Are there companies with very similar names clogging up your SERP? That can also be fixed.
No matter what you do about it, be sure you have a handle on the state of your online reputation. It could literally be costing you visits and customers if you let it slide.
7. Is the mobile UX for my website of the highest caliber?
Mobile SEO is no longer an option. With Google’s release of what the industry referred to as Mobilegeddon in April 2015, mobile became a must-have for anyone who depends on organic traffic for success (i.e. everyone).
Have you built a responsive website? Have you run it through Google’s mobile friendly testing tool? If the answer is “no” on either question, you are dealing with a problem that is both urgent AND important. It needs immediate attention.
8. Am I ready for the next iteration of Google Penguin?
I mentioned how important links are above, as well as Google Penguin itself. But there’s another thing to be aware of – Google is about to fold the entire Penguin algorithm in to their main ranking algorithm.
What does this mean? We likely won’t see manual penalties for link cheating any more. We’ll just see decreased traffic when links are subpar.

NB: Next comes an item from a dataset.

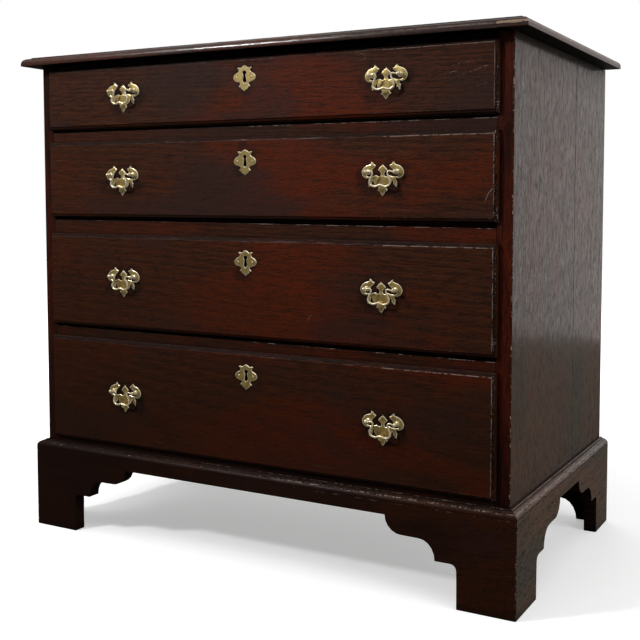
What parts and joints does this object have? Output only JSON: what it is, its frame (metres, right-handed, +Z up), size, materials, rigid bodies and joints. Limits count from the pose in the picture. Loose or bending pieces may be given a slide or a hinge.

This is another huge reason to get your links in order yesterday. If you haven’t suffered from Google Penguin yet, you might find yourself in a real pickle when they finally decide to go wide with it.
9. Is my website set up properly to target the Knowledge Graph?
Have you ever noticed that Google now uses the knowledge graph to give you faster access to information right on the SERP? If you want to get in on that game, you need to use semantic markup on your website.
Semantic markup helps Google understand entities, like products, people, locations, etc. Without it, the search engine has to guess what your real name, address, phone number, products, and more are.
Websites with the right markup are more likely to find themselves benefiting from Google quick answers and sidebar knowledge graph boxes. It can’t hurt to do it, so why not get it rolled out at your earliest convenience?
To learn more about semantic markup, check out schema.org.
10. What are my long term SEO goals?
Everyone wants “free” traffic, i.e. organic or SEO-driven visits. That’s great. But SEO is not a quick fix.
What do you want to get from that traffic? Have you thought about how to convert them to leads and business?
SEO for SEO’s sake is a waste of time and money. You need to think ahead to what you want to get from it. Set yourself goals, be they overall rate of organic traffic growth, volume of conversions to your list, and even closed business from it.
This is not a quick exercise if you do it right. Really think through the goals, and use those goals to drive decisions on day-to-day activities. You will find that looking out into the future can have a massive impact on things you choose to do today. Know why you are doing them, and go make it happen.
Everyone knows they need SEO, but it often becomes just one of many important things that keep falling off the priority list. Rather than just treading water, take time to study up on how to swim. You’ll find that the results are exponentially better when you balance the important SEO things with the day-to-day urgent execution tasks.